Begin at the first line and end at the line containing "from FreeCAD import". Extract exactly those lines.

- Recorded data -
## START

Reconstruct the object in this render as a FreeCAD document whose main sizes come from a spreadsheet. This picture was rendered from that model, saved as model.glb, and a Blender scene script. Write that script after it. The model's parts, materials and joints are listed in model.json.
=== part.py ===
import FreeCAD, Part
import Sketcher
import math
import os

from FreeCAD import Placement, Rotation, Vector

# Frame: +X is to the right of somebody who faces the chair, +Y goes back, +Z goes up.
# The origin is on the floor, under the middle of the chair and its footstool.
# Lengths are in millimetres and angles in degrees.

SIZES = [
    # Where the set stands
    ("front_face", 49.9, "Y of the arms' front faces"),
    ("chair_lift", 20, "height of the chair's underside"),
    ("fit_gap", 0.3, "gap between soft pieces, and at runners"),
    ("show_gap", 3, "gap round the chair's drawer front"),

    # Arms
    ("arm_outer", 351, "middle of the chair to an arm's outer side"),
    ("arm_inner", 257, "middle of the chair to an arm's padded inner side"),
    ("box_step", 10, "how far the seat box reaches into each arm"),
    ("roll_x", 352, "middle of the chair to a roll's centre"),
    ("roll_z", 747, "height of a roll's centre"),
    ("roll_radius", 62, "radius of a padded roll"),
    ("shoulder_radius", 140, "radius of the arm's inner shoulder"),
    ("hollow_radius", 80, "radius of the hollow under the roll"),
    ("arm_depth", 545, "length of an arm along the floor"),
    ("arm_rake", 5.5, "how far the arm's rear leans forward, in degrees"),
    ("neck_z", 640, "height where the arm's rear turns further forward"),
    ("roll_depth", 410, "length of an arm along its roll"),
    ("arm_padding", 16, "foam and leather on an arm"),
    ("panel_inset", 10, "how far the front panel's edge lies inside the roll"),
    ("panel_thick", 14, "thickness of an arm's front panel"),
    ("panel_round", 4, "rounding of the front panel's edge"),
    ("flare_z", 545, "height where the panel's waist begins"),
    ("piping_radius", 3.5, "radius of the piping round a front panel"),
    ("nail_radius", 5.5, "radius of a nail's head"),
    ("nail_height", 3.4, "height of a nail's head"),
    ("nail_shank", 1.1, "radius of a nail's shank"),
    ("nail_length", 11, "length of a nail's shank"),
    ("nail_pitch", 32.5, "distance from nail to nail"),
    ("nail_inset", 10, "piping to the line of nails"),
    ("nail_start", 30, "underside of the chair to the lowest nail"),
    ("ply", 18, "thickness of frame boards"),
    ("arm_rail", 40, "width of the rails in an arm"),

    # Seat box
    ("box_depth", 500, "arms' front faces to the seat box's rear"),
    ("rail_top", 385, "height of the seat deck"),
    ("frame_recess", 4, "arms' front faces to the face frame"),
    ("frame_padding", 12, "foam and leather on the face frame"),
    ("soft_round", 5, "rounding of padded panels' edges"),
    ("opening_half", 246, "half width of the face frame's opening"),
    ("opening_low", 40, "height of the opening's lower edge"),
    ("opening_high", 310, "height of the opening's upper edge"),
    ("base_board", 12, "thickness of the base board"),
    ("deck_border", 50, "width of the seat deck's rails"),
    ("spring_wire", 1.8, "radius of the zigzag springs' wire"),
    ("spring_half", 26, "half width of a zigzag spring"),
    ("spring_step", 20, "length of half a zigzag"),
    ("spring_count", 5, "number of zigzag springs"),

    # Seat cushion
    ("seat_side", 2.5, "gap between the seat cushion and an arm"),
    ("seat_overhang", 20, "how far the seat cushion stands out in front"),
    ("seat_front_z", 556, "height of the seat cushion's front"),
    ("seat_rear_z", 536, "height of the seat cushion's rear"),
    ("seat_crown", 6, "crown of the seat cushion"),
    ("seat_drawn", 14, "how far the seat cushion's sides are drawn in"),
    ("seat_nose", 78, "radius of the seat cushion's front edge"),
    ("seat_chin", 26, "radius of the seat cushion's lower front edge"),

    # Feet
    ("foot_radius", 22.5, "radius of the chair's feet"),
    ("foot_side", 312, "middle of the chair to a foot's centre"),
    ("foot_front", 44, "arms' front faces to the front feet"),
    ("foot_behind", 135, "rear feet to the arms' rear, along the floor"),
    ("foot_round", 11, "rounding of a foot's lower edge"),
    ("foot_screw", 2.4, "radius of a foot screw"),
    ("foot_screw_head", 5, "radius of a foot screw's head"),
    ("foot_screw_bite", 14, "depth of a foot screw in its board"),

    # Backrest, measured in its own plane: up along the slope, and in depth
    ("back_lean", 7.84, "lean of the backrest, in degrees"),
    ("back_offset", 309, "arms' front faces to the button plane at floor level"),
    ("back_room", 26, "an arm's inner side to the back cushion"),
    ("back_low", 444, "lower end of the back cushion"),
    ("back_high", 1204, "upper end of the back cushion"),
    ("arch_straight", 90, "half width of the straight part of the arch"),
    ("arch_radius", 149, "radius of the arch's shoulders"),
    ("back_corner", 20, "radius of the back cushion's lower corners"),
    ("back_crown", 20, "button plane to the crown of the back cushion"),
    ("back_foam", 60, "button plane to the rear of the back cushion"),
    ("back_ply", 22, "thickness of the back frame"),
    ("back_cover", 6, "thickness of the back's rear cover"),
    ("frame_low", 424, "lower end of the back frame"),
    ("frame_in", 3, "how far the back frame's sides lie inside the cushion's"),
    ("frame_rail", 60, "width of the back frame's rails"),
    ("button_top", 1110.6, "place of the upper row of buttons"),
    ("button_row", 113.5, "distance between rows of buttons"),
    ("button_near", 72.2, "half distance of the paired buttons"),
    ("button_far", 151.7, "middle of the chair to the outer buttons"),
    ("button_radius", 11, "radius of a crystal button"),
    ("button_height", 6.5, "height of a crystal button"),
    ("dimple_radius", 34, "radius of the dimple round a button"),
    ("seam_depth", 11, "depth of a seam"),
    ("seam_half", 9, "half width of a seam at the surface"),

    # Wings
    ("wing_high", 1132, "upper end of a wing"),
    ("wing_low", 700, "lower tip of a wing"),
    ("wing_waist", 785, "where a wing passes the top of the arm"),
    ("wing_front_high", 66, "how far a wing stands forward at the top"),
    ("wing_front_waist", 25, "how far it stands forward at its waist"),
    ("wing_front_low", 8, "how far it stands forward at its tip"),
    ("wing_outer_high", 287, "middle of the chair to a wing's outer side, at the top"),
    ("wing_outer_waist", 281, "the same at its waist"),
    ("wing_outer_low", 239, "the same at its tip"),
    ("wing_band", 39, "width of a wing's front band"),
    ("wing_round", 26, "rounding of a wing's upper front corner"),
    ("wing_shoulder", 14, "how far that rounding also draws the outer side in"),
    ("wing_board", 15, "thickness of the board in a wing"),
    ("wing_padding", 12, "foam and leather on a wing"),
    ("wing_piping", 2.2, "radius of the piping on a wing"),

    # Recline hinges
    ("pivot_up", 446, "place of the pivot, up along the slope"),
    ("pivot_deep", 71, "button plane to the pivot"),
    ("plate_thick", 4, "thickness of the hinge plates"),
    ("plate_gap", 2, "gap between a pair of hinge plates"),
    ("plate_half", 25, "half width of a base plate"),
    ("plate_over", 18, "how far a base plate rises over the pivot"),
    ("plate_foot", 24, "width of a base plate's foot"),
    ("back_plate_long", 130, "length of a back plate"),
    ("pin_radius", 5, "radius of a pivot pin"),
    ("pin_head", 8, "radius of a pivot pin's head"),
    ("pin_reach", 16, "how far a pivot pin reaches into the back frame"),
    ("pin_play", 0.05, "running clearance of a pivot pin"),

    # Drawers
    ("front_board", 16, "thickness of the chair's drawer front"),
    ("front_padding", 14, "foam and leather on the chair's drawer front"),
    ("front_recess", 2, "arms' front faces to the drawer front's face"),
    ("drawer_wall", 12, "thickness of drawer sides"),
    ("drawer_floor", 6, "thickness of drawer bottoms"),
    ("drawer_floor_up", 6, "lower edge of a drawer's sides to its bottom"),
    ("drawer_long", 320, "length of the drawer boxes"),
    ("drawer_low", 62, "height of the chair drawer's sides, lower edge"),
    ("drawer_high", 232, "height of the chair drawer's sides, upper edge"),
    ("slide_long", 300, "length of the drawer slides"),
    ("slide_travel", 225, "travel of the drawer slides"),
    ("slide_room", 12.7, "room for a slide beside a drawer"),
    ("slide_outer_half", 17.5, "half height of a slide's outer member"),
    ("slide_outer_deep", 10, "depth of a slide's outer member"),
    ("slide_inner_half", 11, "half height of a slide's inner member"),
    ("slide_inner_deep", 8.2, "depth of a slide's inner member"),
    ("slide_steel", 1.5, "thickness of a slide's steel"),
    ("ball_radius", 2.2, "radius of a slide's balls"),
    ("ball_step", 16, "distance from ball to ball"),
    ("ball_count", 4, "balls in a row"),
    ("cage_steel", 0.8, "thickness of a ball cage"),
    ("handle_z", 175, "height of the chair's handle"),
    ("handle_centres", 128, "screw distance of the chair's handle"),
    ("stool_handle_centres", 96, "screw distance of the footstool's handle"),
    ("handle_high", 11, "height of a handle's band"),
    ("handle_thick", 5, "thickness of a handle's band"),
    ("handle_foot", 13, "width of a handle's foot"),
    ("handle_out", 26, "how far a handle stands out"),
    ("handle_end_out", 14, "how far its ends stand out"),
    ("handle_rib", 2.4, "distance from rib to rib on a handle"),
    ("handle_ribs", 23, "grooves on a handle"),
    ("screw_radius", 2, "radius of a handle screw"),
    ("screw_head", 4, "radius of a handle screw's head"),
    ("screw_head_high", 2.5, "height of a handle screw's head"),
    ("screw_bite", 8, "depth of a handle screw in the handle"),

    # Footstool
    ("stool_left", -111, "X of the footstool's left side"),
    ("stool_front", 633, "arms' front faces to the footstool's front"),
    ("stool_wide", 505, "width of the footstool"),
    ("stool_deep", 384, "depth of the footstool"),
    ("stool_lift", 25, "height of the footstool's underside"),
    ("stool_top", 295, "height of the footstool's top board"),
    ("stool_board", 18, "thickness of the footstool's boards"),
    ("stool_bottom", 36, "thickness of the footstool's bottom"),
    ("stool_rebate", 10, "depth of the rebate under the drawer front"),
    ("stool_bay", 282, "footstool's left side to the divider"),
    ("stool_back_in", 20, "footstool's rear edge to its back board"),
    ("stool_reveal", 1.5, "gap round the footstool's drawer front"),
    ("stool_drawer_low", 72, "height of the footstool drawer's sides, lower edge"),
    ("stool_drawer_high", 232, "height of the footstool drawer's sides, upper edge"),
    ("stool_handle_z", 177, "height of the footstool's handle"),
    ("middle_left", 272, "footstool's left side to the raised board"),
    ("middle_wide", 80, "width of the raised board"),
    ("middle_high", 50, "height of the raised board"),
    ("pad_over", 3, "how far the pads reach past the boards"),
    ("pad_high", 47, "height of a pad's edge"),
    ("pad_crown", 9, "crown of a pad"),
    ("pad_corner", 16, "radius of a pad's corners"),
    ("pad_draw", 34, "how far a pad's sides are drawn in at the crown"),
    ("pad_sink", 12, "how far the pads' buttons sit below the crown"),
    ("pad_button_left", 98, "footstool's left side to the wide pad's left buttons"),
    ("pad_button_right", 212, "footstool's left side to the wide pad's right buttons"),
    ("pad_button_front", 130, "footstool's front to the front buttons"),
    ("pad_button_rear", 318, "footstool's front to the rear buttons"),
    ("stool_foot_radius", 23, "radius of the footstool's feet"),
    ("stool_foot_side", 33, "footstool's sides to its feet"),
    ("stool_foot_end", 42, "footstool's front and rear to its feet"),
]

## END

- Result -
Reconstruct the object in this render as a FreeCAD document whose main sizes come from a spreadsheet. This picture was rendered from that model, saved as model.glb, and a Blender scene script. Write that script after it. The model's parts, materials and joints are listed in model.json.
=== part.py ===
import FreeCAD, Part
import Sketcher
import math
import os

from FreeCAD import Placement, Rotation, Vector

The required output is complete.